The Labour members tabled the following amendment:

“We acknowledge Professor Grant’s distinguished academic career and that he has been a distinguished Provost of University College London. Nevertheless, we do not endorse  Professor Grant’s candidacy for the post for the following reasons:
1. Professor Grant demonstrated a lack of experience of NHS structures and processes
2. Professor Grant did not demonstrate to the Committee a robust understanding of the issues affecting the NHS
3. Professor Grant acknowledged to the Committee that the Department of Health assisted in the preparation of answers to the written questions posed by the Committee
4. Professor Grant did not demonstrate to the Committee a clear understanding of how the NHS Commissioning Board would intervene in the case of commissioner failure
5. Professor Grant was not robust in terms of the advocacy role of the Chair of the NHS Commissioning Board
6. Professor Grant was unclear about the means by which the NHS Commissioning Board would seek service reconfiguration locally
7. Professor Grant demonstrated an assumption that his appointment was already confirmed
8. Professor Grant made a reference to the Health and Social Care Bill he is required to implement as being unintelligible
9. Professor Grant did not persuade the Committee that he would provide an effective counterbalance to the executive members of the NHS Commissioning Board.”—(Grahame M Morris.).

Labour's amendment was not supported.

The committee then voted on endorsing the candidacy, and split on the same lines.
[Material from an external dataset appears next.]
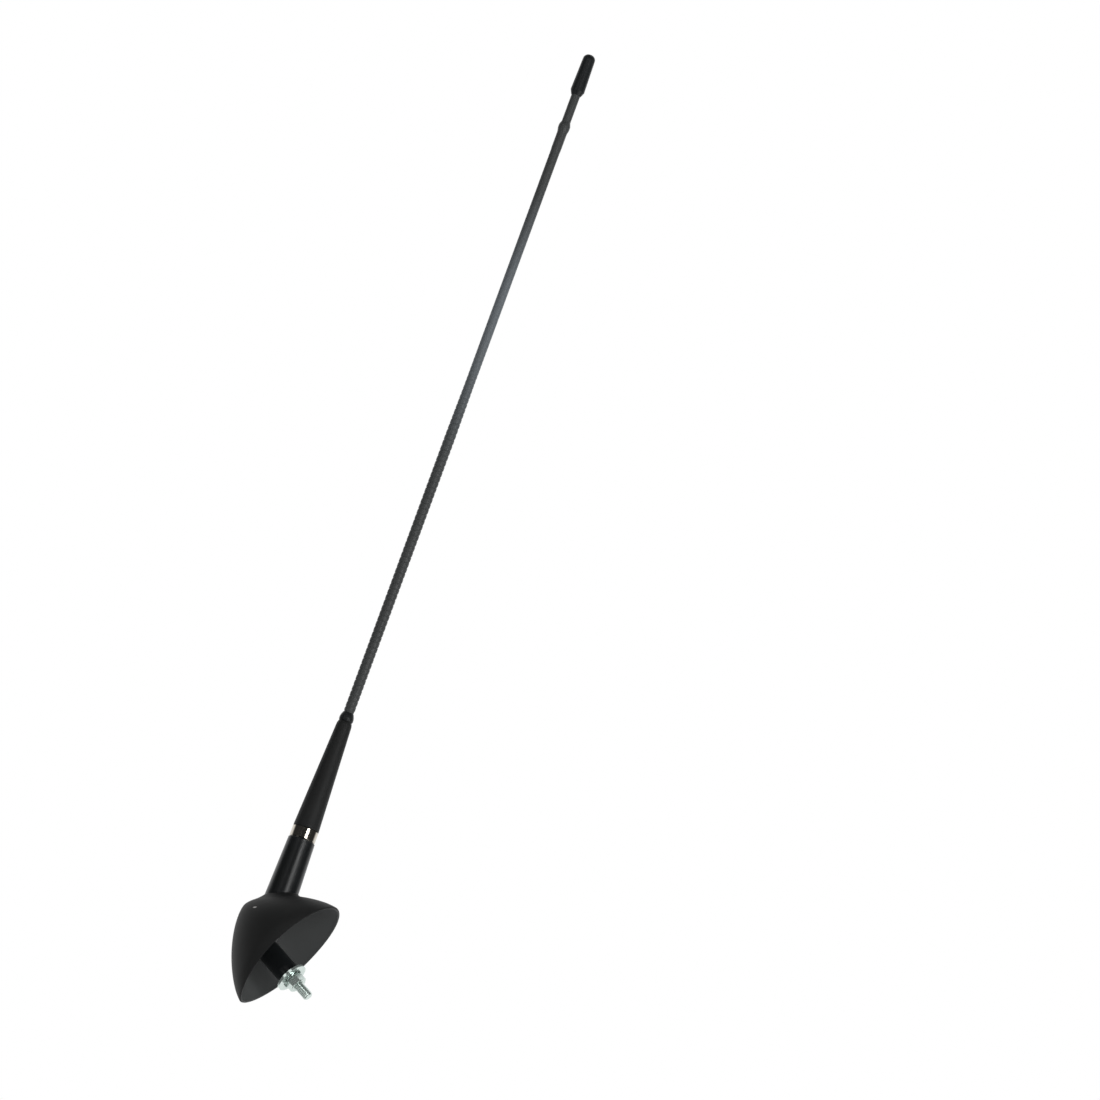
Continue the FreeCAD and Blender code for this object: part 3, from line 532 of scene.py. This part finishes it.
def makeSheath():
    # outline radius along the mast, less a helical groove: groove = depth * smooth dip of the
    # phase (turns - t), where pitch and depth both shrink round the top of the slope
    start, end = spanOf("whip_sheath", mastFrame)
    collarTop = spanOf("whip_collar", mastFrame)[1]
    s = {key: size * mm for key, size in sheath.items() if key.endswith("Mm")}
    slopeStart = collarTop + s["lowStretchMm"]
    slopeTop = slopeStart + s["slopeMm"]
    beadStart = spanOf("end_ring", mastFrame)[0] - s["beadToRingMm"]
    beadTop = beadStart + s["beadLongMm"]
    swellStart = beadStart - s["swellMm"]
    heights, radii = np.array([
        (start, s["spigotMm"]), (collarTop - s["mouthBelowMm"], s["spigotMm"]),
        (collarTop + s["mouthAboveMm"], s["lowCrestMm"]), (slopeStart, s["lowCrestMm"]),
        (slopeTop, s["midCrestMm"]), (swellStart - s["beadSlopeMm"], s["midCrestMm"]),
        (swellStart, s["topCrestMm"]), (beadStart, s["topCrestMm"]),
        (beadStart + s["beadSlopeMm"], s["beadMm"]), (beadTop - s["beadSlopeMm"], s["beadMm"]),
        (beadTop, s["sleeveMm"]), (end, s["sleeveMm"])]).T
    along = np.linspace(start, end, int((end - start) / s["rowMm"]))
    crest = np.interp(along, heights, radii)
    pitch = np.interp(along, [slopeStart, slopeTop + s["pitchPastMm"]],
                      [s["lowPitchMm"], s["highPitchMm"]])
    turns = np.concatenate([[0], np.cumsum(np.diff(along) / pitch[1:])])
    phase = helixPhase(turns, sheath["columns"])
    fromGroove = np.clip(np.minimum(phase, 1 - phase) / sheath["grooveShare"], 0, 1)
    dip = (1 - fromGroove) ** 2 * (1 + 2 * fromGroove)
    deep = s["ribDeepMm"] * np.interp(
        along, [slopeTop - s["deepBeforeMm"], slopeTop + s["deepPastMm"]],
        [1.0, sheath["highDeep"]])
    deep *= np.clip((along - collarTop) / s["ribFadeMm"], 0, 1)
    deep *= np.clip((beadStart - along) / s["ribFadeMm"], 0, 1)
    outer = turnedGrid(mastFrame, along, crest[:, None] - dip * deep[:, None],
                       sheath["columns"])
    bore = turnedGrid(mastFrame, np.array([end, start]), np.full(2, s["boreMm"]),
                      sheath["columns"])
    mesh = gridMesh("ribbed sheath", np.concatenate([outer, bore, outer[:1]]),
                    sheath["sharpDeg"], capped=False)
    addPiece("ribbedSheath", mesh, "mast", "whip_sheath")


makeSheath()


# Threaded pins

thread = {"pitchMm": 0.8, "deepMm": 0.42, "radiusMm": 2.5, "columns": 48, "rowsPerTurn": 10,
          "leadMm": 0.9, "earlyMm": 0.3, "blunt": 1.15, "sharpDeg": 35}
stud = {"edgeMm": 0.6, "headMm": 4.0, "shoulderMm": 2.0}
pin = {"edgeMm": 0.5, "headMm": 3.2}


def threadedPin(name, node, place, body, size, shoulder):
    # an outline carried along the pin's axis, chamfered below and with a wider head above the
    # shoulder, less a right-hand V groove up to there: radius = outline - depth * triangle of
    # the phase, where the triangle's tip is blunt
    low, high = spanOf(node, place)
    edge, head, radius = size["edgeMm"] * mm, size["headMm"] * mm, thread["radiusMm"] * mm
    outline = [(low, radius - edge), (low + edge, radius), (shoulder, radius),
               (shoulder, head), (high, head)]
    pitch, lead = thread["pitchMm"] * mm, thread["leadMm"] * mm
    rows = [outline[0]]
    for (start, startRadius), (end, endRadius) in zip(outline, outline[1:]):
        count = max(1, int(abs(end - start) / pitch * thread["rowsPerTurn"]))
        for step in np.linspace(0, 1, count + 1)[1:]:
            rows.append((start + (end - start) * step,
                         startRadius + (endRadius - startRadius) * step))
    along, plain = np.array(rows).T
    phase = helixPhase(along / pitch, thread["columns"])
    groove = np.clip(thread["blunt"] * (1 - 2 * np.abs(phase - 0.5)), 0, 1)
    fade = (np.clip((along - low + thread["earlyMm"] * mm) / lead, 0, 1)
            * np.clip((shoulder - along) / lead, 0, 1))
    cut = groove * (thread["deepMm"] * mm * fade)[:, None]
    points = turnedGrid(place, along, plain[:, None] - cut, thread["columns"])
    addPiece(name, gridMesh(name, points, thread["sharpDeg"]), body, node)


threadedPin("threadedRoofStud", "roof_stud", studFrame, "foot", stud, stud["shoulderMm"] * mm)
threadedPin("threadedMastPin", "mast_stud", mastFrame, "mast", pin,
            spanOf("mast_ring", mastFrame)[0])
print("stage 3: boot, base, sheath and threads made")


# Camera and light

photo = {"target": (0.2262, 0.0, 0.07324), "lookUp": math.radians(22.0),
         "roll": math.radians(42.0), "frameWidth": 0.52215, "lensMm": 600.0, "sensorMm": 36.0,
         "clipNear": 0.1, "clipFar": 100.0}
forward = Vector((0, math.cos(photo["lookUp"]), math.sin(photo["lookUp"])))
levelUp = Vector((0, -math.sin(photo["lookUp"]), math.cos(photo["lookUp"])))
levelRight = Vector((1, 0, 0))
cameraRight = math.cos(photo["roll"]) * levelRight - math.sin(photo["roll"]) * levelUp
cameraUp = math.sin(photo["roll"]) * levelRight + math.cos(photo["roll"]) * levelUp


def addCamera():
    # a long lens far off, below the roof's level, as the photograph shows the boot's inside
    data = bpy.data.cameras.new("camera")
    data.lens = photo["lensMm"]
    data.sensor_width = photo["sensorMm"]
    data.clip_start, data.clip_end = photo["clipNear"], photo["clipFar"]
    distance = photo["frameWidth"] * photo["lensMm"] / photo["sensorMm"]
    camera = bpy.data.objects.new("camera", data)
    bpy.context.scene.collection.objects.link(camera)
    turn = Matrix((cameraRight, cameraUp, -forward)).transposed()
    camera.matrix_world = Matrix.Translation(
        Vector(photo["target"]) - forward * distance) @ turn.to_4x4()
    bpy.context.scene.camera = camera


softboxes = [
    # name, place right / up / towards the camera in metres, width, height, watts, seen in gloss
    ("strip", (0.82, -0.2, 1.25), 0.3, 1.6, 9.0, True),
    ("fill", (-1.3, -1.7, 0.3), 2.0, 2.0, 19.0, False),
    ("under", (1.8, 0.3, 0.35), 1.6, 2.0, 13.0, False),
    ("low", (0.1, -1.7, 0.75), 1.6, 1.2, 3.8, True),
    ("front", (-0.8, 0.9, 1.35), 1.4, 1.4, 2.4, False),
    ("key", (-0.1, 0.3, 1.9), 1.0, 1.0, 2.5, False),
    ("glintHigh", (-0.37, 0.99, 1.05), 0.6, 0.6, 1.4, True),
    ("glintLeft", (-1.27, 0.18, 1.05), 0.6, 0.6, 1.4, True),
]


def addSoftbox(name, place, width, height, watts, inGloss):
    # a rectangle of light that faces the camera's target and is never seen itself
    data = bpy.data.lights.new(name, "AREA")
    data.shape = "RECTANGLE"
    data.size, data.size_y = width, height
    data.energy = watts
    light = bpy.data.objects.new(name, data)
    bpy.context.scene.collection.objects.link(light)
    right, up, back = place
    offset = cameraRight * right + cameraUp * up - forward * back
    light.location = Vector(photo["target"]) + offset
    light.rotation_euler = offset.to_track_quat("Z", "Y").to_euler()
    light.visible_glossy = inGloss
    light.visible_camera = False


def rayKinds(tree):
    # 1 for a ray from the camera, and 1 for a ray that gloss or glass sends on
    path = addNode(tree, "ShaderNodeLightPath")
    shiny = addNode(tree, "ShaderNodeMath", {"operation": "ADD", "use_clamp": True},
                    {0: path.outputs["Is Glossy Ray"], 1: path.outputs["Is Transmission Ray"]})
    return path.outputs["Is Camera Ray"], shiny.outputs[0]


room = {"plain": 0.14, "dim": 0.03, "edge": 0.15, "white": 0.6}


def addWorld():
    # a plain level lights the object; the camera, gloss and glass see the white background,
    # which for gloss ends at the sides, where the dim room on the camera's side begins
    world = bpy.data.worlds.new("studio")
    world.use_nodes = True
    bpy.context.scene.world = world
    tree = world.node_tree
    tree.nodes.clear()
    direction = addNode(tree, "ShaderNodeTexCoord").outputs["Generated"]
    ahead = addNode(tree, "ShaderNodeVectorMath", {"operation": "DOT_PRODUCT", 1: forward},
                    {0: direction})
    camera, shiny = rayKinds(tree)
    behind = addNode(tree, "ShaderNodeMapRange", {
        "interpolation_type": "SMOOTHSTEP", "From Min": room["edge"], "From Max": room["white"],
        "To Min": room["dim"], "To Max": 1.0}, {"Value": ahead.outputs["Value"]})
    seen = addNode(tree, "ShaderNodeMix", {"data_type": "FLOAT", 2: room["plain"]},
                   {0: shiny, 3: behind.outputs[0]})
    strength = addNode(tree, "ShaderNodeMix", {"data_type": "FLOAT", 3: 1.0},
                       {0: camera, 2: seen.outputs[0]})
    background = addNode(tree, "ShaderNodeBackground", {"Color": (1, 1, 1, 1)},
                         {"Strength": strength.outputs[0]})
    addNode(tree, "ShaderNodeOutputWorld", None, {"Surface": background.outputs[0]})


floor = {"drop": 9.5, "size": 6.0, "colour": "#f2f2f0", "rough": 0.9, "glow": 0.97}


def addFloor():
    # a pale floor far below, so that a camera under the roof's level still sees the foot; it
    # glows for the camera, gloss and glass alone
    half = floor["size"] / 2
    corners = [(-half, -half), (half, -half), (half, half), (-half, half)]
    mesh = bpy.data.meshes.new("floor")
    mesh.from_pydata([(x, y, -floor["drop"]) for x, y in corners], [], [(0, 1, 2, 3)])
    colour = linear(floor["colour"])
    material, tree, shader = startMaterial("pale studio floor", {
        "Base Color": colour, "Roughness": floor["rough"], "Emission Color": colour})[:3]
    camera, shiny = rayKinds(tree)
    seen = addNode(tree, "ShaderNodeMath", {"operation": "MAXIMUM"}, {0: camera, 1: shiny})
    glow = addNode(tree, "ShaderNodeMath", {"operation": "MULTIPLY", 1: floor["glow"]},
                   {0: seen.outputs[0]})
    tree.links.new(glow.outputs[0], shader.inputs["Emission Strength"])
    mesh.materials.append(material)
    plane = bpy.data.objects.new("floor", mesh)
    bpy.context.scene.collection.objects.link(plane)


addCamera()
for softbox in softboxes:
    addSoftbox(*softbox)
addWorld()
addFloor()
bpy.context.scene.view_settings.view_transform = "Standard"
print("stage 4: camera and light set")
It therefore required the casting vote of committee chair Stephen Dorrell to endorse Professor Grant’s candidacy.

This is an interesting and inauspicious start to Professor Grant’s chairmanship. While in protocol terms the DH-provided support with his answers to the committee's written questions (which appear at the back of the report) is not procedurally amiss, according to a senior Whitehall figure, it looks a little odd. It has also rankled with some of the select committee.

The NHS Commissioning Board is to be held to account by the select committee annually: Professor Grant may find that this leads to ramifications in his next session.